冬はスノーボードのインストラクターして働いてたりもしました。それも面白かったですよ。大学出て初めて社会人になって、バーなんて行きたい放題だし、車なんて初めての免許取って運転して、事故りましたけどね(笑)。

でもそのうちに、もうアメリカに9年もいるし、日本でもちょっと陶芸やってみたいなという気持ちが出てきた。やりたいことは変わらなかったんですけど、ちょっと場所を変えてみたいな、違うものを見て、違う空気を吸って、違うものを作ってみたいなと思って、とりあえずじゃあちょっと日本に帰ろう、と決めました。

―約10年の滞在でしたから、帰国後、アメリカでの活動と比べて、大変だなと感じることなどはありませんでしたか?

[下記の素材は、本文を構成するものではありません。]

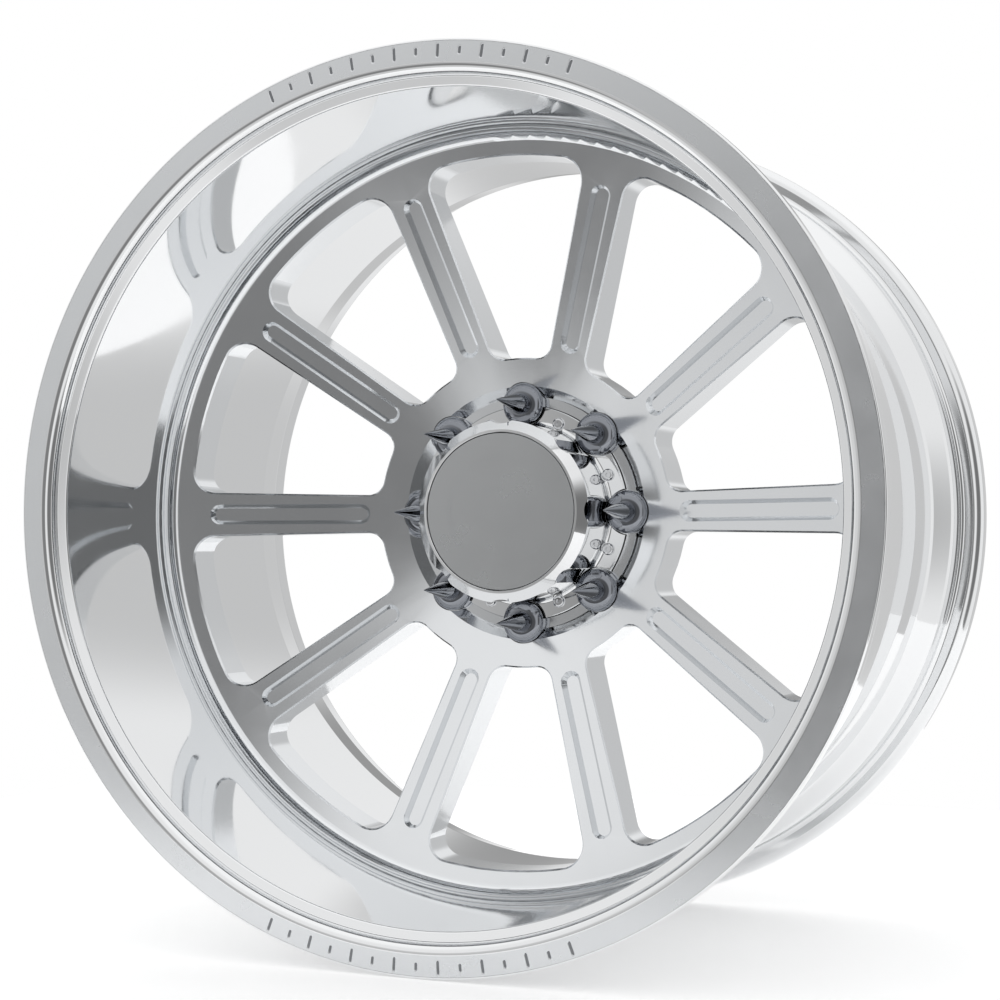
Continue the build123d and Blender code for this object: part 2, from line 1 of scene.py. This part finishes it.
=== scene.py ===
# %% [markdown]
# # A deep-lip forged wheel
# The wheel is a spun and polished aluminium barrel with a forged ten-spoke centre welded in.
# A hollow cap is screwed over the hub, and each lug nut wears a chromed cover with a spike.
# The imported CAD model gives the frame: every size here starts from its boxes, in metres,
# with the wheel's axis along Y, the street side towards -Y, and +Z up.

# %% Load the frame
import math

import bpy
import numpy as np
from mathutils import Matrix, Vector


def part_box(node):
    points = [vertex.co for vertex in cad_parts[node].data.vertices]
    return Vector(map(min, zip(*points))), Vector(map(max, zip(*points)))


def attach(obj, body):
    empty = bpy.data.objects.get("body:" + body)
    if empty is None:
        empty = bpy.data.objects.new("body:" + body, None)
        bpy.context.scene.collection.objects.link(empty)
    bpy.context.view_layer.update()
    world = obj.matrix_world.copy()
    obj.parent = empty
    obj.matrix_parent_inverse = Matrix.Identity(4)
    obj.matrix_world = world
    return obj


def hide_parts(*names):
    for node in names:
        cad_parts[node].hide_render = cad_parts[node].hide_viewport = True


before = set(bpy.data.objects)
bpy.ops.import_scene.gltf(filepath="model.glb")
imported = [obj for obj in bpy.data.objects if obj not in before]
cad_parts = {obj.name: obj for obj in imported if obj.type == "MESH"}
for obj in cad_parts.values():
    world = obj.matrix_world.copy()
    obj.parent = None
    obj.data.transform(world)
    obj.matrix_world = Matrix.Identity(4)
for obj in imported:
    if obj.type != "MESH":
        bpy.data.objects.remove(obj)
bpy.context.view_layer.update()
mm = 0.001
low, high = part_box("rim_barrel")
front_y, rear_y = low[1], high[1]
flange_r = high[0]
lug_count = 8
print("wheel", round(2 * flange_r, 4), "m across,", round(rear_y - front_y, 4), "m deep")

# %% [markdown]
# ## Turning a profile
# Nearly everything on a wheel is turned on a lathe, so most pieces are surfaces of revolution.
# A screw modifier could do it, but working the grid out as arrays keeps the control: the
# profile's corners get true fillets, and short holding steps beside each fillet keep the long
# straight stretches from shading as if they were curved. That matters on a mirror finish.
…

横山 そこはね、プロとしてアメリカで陶芸をやっていなかったから、要するに学生としての活動だったから、実際の厳しさってものを全然知らなかったですね。帰国後は、ほぼほぼバイトですよ、初めの方なんか。週5でバイトしながらこの工房で制作をしていた。それが思ったより大変だって、正直思いましたね。

―帰国後、日本の陶芸を学ばれたりはしたのでしょうか?

横山 アメリカから帰ってきてすぐ、日本の陶芸についても学ぼうと思って、愛知、岐阜、滋賀にいらっしゃる陶芸家の方、7人か8人くらいに直接連絡をして。僕よりはるかに年上の、当時50歳前後くらいの方にお話聞いていただきました。自分のポートフォリオを見せたら、もうここまでできてるんなら自分でやればいいよ、みたいなことをみなさん声揃えて言ってくれました。

もちろん、数か月くらいは、ひとつの場所で修行させてもらったり、アメリカの陶芸にはなかった、「菊練り」という技法を覚えたり、なんてこともありましたけどね。

そこで同世代のアーティストとも知り合って、交流もしながら、これまで地道に制作を続けてきました。